(Records from a collection)
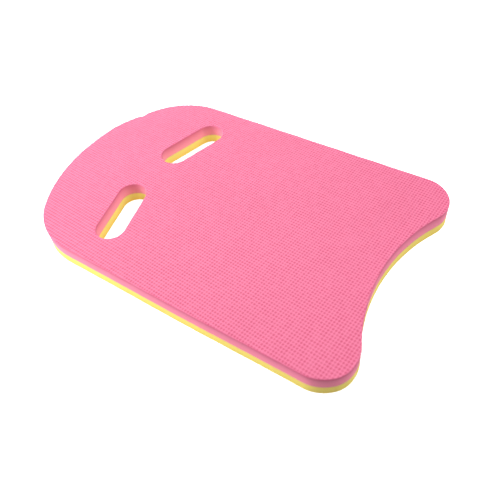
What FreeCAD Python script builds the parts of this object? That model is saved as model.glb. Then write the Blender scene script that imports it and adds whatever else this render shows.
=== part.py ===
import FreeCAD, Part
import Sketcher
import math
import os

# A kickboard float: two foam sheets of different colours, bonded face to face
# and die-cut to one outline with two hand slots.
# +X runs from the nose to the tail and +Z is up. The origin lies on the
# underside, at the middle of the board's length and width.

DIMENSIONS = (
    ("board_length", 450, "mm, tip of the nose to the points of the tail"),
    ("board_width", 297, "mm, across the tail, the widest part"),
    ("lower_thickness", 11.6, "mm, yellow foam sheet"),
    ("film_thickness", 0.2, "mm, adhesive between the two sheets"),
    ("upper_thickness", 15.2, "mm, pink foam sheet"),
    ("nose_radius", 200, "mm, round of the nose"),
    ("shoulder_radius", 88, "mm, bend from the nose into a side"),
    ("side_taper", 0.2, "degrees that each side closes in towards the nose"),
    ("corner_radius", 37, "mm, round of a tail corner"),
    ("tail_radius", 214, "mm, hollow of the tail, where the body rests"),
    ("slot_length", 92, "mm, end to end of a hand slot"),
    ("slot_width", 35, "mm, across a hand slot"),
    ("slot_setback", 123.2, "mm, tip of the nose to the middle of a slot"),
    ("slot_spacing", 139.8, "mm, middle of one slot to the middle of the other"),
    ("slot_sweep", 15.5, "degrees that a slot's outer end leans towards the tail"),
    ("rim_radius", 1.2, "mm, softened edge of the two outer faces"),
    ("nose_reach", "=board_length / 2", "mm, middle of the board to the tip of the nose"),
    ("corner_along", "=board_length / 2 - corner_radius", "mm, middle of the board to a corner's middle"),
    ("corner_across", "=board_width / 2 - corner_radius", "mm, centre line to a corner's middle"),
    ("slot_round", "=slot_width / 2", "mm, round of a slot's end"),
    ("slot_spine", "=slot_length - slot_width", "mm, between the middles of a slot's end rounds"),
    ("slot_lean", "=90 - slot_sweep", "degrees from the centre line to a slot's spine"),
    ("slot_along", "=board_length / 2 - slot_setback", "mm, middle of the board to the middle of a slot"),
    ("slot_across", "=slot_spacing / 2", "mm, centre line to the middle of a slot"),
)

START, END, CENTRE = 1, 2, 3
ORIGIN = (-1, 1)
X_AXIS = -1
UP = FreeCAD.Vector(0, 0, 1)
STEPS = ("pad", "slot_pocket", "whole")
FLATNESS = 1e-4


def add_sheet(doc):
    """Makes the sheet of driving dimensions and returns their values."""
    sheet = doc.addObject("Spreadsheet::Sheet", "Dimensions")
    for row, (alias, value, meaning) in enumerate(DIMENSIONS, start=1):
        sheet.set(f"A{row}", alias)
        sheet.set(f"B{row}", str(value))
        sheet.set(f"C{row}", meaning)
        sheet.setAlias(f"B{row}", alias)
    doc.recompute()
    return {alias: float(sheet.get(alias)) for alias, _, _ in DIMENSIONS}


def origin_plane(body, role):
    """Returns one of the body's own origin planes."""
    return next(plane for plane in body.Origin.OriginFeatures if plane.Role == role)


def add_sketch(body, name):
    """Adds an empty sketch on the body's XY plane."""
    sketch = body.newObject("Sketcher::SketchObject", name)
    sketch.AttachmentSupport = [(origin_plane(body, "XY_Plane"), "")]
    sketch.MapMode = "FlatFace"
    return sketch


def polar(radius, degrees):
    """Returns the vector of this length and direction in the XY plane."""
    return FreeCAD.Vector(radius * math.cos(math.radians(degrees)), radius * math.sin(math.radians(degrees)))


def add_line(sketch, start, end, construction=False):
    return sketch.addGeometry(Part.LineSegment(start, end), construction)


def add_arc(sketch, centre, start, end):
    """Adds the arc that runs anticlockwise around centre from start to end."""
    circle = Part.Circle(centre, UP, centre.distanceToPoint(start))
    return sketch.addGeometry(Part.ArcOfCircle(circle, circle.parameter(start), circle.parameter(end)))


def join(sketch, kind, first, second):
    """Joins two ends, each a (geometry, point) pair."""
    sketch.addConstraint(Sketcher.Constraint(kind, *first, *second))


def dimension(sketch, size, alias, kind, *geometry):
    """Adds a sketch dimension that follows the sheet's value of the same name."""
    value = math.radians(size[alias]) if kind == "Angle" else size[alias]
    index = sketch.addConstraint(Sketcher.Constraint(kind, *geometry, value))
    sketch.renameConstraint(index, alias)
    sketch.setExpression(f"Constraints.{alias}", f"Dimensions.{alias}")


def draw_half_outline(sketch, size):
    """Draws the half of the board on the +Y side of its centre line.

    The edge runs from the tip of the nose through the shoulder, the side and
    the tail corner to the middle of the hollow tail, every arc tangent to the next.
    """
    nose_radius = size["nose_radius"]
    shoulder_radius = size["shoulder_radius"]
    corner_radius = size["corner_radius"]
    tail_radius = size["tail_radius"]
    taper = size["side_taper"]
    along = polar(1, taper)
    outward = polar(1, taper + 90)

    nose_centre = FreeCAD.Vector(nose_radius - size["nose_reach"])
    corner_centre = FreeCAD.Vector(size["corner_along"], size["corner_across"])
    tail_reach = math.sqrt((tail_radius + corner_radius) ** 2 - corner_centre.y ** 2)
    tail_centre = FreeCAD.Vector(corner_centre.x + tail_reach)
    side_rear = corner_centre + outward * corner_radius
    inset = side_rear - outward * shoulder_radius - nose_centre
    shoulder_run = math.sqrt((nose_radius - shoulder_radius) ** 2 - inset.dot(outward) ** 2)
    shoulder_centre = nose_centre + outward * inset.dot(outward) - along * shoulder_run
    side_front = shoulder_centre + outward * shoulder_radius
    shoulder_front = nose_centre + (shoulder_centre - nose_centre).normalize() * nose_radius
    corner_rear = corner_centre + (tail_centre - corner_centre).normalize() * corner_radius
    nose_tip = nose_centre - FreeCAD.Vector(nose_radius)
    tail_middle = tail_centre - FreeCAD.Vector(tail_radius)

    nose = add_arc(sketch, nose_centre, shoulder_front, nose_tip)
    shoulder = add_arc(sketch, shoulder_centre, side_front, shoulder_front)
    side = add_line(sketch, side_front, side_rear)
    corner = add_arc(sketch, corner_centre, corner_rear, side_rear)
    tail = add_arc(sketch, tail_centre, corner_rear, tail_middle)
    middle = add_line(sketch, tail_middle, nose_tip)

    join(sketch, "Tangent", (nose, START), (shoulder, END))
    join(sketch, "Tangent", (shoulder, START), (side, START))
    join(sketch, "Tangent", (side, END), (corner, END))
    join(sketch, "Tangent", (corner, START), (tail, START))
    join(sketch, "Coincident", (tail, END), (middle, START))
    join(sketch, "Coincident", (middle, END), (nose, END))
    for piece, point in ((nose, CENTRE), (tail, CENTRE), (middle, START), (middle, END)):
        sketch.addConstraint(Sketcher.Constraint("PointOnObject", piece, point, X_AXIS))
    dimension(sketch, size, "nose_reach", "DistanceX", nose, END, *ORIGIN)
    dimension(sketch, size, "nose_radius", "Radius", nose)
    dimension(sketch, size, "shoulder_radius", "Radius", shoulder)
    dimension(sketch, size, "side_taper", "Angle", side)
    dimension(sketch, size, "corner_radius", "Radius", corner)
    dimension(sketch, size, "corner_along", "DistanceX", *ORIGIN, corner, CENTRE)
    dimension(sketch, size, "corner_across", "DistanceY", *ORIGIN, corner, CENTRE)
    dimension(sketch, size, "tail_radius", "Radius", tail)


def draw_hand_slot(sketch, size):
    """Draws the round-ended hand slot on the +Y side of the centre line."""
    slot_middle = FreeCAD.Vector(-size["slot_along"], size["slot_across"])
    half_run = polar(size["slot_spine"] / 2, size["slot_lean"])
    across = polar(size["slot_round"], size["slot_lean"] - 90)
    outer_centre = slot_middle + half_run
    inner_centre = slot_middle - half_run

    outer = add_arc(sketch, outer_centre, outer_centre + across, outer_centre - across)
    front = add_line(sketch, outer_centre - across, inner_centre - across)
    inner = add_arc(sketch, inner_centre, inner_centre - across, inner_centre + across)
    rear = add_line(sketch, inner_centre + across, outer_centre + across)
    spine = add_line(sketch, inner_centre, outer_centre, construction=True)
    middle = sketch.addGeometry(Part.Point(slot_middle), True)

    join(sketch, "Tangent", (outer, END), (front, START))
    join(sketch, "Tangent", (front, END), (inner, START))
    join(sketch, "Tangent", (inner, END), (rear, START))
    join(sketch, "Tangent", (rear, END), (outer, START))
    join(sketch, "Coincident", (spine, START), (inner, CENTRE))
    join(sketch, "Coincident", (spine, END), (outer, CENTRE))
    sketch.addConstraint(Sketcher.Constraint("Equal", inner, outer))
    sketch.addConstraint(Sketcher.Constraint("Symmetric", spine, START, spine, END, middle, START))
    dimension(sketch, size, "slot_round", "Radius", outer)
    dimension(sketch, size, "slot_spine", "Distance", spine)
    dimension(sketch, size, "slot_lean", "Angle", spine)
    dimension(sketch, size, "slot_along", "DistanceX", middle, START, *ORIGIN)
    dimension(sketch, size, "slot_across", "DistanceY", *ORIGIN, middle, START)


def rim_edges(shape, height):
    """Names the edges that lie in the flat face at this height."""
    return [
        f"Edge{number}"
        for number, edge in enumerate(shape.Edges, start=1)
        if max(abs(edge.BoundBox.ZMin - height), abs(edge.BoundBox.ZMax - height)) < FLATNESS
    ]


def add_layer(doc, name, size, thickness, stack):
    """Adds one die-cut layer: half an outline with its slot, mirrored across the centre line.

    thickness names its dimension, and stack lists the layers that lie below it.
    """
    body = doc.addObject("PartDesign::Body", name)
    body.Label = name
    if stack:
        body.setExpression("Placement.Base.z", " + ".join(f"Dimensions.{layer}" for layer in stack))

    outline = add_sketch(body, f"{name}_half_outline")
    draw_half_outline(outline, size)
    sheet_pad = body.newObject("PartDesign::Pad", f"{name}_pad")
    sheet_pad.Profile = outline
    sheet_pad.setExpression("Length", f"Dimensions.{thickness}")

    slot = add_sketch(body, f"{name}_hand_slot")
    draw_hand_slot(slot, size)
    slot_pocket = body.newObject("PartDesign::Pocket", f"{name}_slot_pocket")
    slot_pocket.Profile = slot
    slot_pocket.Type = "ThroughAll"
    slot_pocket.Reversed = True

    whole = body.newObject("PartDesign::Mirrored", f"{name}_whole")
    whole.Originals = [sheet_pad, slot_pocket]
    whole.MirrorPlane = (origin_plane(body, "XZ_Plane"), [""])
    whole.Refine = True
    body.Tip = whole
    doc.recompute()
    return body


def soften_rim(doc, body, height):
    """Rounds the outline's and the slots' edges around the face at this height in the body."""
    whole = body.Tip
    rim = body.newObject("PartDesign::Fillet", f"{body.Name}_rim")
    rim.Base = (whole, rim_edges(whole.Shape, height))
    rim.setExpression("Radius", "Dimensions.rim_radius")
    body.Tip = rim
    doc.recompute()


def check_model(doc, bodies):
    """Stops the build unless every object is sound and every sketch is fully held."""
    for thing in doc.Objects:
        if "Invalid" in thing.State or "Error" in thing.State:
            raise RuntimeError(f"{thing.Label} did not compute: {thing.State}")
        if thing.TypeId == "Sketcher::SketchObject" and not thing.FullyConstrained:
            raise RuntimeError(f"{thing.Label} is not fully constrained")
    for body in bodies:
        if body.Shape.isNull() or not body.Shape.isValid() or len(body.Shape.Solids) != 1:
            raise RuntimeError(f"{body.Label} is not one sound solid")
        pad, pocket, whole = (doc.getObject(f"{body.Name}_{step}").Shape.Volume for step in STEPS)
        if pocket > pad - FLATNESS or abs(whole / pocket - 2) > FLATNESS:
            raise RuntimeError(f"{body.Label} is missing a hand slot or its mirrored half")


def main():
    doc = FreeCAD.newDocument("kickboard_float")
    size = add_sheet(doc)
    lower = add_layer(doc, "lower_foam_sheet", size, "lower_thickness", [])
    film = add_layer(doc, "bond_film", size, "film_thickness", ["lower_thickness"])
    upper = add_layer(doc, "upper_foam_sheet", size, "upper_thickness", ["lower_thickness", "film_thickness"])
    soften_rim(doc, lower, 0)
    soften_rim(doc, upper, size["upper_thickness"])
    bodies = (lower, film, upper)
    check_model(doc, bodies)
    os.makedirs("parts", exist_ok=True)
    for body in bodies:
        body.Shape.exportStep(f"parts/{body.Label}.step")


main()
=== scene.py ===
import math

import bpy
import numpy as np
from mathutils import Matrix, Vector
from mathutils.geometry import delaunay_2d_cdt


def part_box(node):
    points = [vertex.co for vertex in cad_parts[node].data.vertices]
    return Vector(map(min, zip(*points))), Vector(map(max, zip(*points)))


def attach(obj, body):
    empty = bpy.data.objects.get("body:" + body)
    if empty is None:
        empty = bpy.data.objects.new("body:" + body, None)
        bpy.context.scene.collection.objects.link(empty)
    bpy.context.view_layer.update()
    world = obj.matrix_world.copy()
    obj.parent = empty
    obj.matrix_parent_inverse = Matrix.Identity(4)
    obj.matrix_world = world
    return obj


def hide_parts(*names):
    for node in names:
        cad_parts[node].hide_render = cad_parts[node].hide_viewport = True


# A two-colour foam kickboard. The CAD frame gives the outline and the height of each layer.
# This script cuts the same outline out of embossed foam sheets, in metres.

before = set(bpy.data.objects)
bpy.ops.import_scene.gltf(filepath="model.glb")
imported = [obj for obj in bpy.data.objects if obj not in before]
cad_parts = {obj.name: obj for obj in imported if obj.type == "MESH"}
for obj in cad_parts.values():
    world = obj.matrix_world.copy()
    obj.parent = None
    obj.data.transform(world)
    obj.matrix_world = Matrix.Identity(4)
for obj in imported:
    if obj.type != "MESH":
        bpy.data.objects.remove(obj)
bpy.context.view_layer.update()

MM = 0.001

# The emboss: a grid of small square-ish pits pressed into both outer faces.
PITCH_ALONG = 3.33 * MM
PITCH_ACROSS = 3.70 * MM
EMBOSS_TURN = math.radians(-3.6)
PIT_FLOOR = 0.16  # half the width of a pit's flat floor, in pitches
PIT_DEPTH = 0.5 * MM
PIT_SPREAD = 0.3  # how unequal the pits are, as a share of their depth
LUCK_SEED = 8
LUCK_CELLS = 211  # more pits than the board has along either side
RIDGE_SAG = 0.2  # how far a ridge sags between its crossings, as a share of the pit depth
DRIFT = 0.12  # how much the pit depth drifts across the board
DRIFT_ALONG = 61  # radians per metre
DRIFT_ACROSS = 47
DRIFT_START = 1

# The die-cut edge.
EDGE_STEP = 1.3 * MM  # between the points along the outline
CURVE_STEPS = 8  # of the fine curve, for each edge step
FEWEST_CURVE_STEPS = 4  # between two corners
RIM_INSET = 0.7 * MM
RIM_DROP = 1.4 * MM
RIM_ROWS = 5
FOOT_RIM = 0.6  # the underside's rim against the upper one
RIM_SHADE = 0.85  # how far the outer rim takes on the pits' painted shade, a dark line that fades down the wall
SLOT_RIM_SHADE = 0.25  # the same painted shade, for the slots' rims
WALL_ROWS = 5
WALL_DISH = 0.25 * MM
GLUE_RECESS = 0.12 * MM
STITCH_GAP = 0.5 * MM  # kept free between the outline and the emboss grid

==

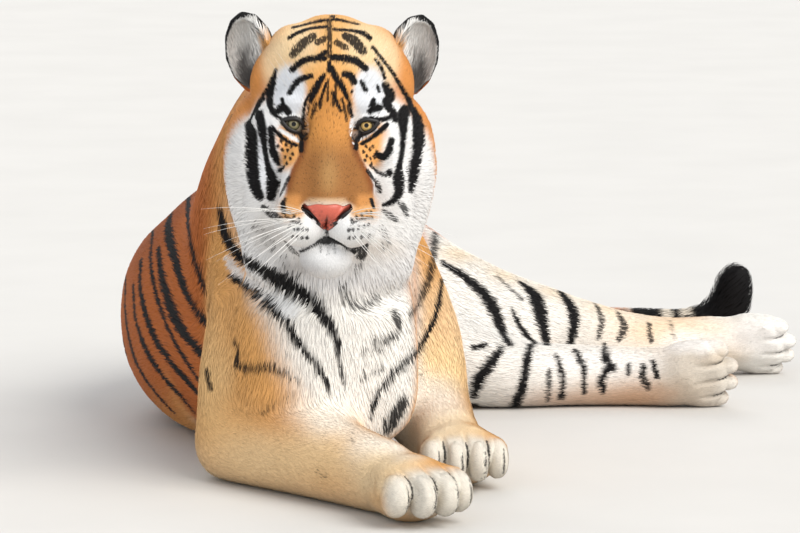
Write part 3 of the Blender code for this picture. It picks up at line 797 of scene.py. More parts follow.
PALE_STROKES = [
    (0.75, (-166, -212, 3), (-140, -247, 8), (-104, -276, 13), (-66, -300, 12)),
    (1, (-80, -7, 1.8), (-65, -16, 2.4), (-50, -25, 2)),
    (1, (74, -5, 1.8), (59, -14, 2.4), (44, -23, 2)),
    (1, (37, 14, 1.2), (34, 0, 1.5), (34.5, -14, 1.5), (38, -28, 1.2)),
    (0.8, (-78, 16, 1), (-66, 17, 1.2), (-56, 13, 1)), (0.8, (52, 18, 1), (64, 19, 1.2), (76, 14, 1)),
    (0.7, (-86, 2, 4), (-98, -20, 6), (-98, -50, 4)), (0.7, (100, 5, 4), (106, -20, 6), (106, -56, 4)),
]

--

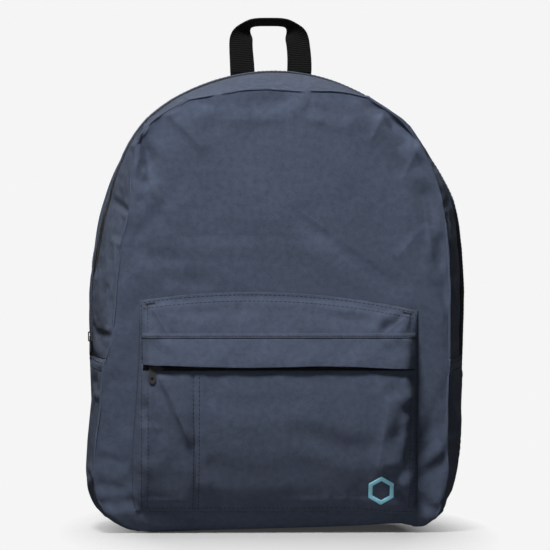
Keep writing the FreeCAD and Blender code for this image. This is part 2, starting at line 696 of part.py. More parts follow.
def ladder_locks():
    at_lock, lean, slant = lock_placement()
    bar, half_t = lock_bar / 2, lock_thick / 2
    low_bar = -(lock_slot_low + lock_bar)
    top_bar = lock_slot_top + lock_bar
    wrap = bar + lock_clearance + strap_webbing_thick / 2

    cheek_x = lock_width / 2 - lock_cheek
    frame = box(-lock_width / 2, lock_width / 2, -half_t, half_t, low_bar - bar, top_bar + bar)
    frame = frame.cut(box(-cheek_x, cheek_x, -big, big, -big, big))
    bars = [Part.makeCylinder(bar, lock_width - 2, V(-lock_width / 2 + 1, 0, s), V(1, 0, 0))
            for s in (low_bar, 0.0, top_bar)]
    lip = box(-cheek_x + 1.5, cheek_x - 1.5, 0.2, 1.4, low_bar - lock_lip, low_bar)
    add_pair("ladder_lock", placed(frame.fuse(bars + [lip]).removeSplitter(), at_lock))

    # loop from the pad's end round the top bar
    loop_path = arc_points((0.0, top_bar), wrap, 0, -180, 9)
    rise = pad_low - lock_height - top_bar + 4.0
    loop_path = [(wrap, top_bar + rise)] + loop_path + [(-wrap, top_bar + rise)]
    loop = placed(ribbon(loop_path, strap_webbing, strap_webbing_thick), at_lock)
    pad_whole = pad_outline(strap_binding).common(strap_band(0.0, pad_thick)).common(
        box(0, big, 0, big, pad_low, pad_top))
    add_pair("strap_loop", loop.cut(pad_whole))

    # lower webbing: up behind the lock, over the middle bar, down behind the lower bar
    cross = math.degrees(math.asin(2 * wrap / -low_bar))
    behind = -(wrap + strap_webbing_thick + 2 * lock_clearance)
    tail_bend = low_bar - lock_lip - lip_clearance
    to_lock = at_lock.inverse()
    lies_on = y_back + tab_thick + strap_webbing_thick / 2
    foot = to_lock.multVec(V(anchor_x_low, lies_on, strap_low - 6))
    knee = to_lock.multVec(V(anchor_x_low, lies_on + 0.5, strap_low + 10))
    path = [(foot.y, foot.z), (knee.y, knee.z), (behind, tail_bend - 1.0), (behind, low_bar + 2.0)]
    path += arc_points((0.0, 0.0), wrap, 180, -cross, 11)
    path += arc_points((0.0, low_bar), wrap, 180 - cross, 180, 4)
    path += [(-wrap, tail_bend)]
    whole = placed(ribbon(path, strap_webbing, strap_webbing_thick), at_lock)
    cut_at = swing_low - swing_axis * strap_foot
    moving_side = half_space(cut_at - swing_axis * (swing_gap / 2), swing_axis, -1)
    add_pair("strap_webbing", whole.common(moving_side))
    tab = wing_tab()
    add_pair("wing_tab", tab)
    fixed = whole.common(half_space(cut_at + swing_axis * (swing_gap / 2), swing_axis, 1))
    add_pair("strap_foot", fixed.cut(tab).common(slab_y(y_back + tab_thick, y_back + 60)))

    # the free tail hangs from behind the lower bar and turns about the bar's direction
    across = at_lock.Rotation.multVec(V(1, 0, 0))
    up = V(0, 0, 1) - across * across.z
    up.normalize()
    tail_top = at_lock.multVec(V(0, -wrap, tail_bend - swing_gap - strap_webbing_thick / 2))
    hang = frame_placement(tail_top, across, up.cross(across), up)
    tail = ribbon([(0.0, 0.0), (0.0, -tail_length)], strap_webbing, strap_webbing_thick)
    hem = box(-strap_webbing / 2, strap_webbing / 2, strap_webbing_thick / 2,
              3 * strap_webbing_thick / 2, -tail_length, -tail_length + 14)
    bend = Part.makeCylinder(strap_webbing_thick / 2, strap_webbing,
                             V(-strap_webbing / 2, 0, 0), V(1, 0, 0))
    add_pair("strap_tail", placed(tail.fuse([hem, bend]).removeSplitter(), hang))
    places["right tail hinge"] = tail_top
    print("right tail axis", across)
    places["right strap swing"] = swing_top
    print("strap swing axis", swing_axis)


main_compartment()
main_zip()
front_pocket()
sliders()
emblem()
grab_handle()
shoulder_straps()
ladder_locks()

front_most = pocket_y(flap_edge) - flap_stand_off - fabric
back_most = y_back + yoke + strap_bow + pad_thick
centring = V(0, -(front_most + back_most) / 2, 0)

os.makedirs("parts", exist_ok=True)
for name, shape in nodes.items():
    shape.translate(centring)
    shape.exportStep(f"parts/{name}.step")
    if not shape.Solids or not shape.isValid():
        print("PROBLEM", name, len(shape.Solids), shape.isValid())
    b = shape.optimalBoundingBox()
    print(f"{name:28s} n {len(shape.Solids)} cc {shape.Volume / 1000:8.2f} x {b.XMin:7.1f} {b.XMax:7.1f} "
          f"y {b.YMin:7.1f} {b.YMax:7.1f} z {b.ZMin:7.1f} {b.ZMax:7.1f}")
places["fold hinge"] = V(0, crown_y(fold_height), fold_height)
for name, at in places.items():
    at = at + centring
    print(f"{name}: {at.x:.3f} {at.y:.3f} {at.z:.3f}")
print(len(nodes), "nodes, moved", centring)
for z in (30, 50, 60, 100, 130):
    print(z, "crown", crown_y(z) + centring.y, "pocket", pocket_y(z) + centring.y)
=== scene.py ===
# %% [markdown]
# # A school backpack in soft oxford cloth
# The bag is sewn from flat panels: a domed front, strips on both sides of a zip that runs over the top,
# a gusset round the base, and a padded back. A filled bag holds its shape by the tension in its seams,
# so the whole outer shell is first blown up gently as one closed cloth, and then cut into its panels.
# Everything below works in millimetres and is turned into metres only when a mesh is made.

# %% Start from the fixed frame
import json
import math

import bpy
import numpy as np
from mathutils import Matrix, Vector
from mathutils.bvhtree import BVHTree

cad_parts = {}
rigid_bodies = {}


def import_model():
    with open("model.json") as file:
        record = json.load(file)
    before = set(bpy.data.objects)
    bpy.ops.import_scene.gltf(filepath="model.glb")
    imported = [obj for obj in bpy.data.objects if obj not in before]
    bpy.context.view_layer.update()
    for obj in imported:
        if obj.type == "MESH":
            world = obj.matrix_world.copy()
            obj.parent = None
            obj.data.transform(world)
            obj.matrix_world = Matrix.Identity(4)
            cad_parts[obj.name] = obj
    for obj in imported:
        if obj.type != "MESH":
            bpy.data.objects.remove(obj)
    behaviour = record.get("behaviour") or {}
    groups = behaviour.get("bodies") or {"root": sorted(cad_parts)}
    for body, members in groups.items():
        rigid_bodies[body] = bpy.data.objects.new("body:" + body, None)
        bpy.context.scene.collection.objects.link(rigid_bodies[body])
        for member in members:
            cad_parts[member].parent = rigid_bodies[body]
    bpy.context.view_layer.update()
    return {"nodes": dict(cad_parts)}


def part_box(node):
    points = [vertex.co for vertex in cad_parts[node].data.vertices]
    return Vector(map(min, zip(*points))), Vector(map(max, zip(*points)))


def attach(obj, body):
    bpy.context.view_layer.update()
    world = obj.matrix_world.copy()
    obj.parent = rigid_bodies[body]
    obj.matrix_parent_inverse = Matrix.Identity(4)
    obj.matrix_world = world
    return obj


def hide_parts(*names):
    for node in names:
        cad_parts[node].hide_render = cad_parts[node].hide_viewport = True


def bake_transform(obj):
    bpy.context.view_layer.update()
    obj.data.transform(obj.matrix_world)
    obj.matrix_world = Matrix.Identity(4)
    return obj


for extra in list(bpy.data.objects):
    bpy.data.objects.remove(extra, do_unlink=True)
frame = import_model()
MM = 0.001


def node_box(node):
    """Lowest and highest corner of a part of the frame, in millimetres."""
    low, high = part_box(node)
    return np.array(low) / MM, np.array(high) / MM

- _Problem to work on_
The lines to be given again exactly are those from the one containing "What FreeCAD Python" up to and including the one containing "# underside, at".

- _Full solution_
What FreeCAD Python script builds the parts of this object? That model is saved as model.glb. Then write the Blender scene script that imports it and adds whatever else this render shows.
=== part.py ===
import FreeCAD, Part
import Sketcher
import math
import os

# A kickboard float: two foam sheets of different colours, bonded face to face
# and die-cut to one outline with two hand slots.
# +X runs from the nose to the tail and +Z is up. The origin lies on the
# underside, at the middle of the board's length and width.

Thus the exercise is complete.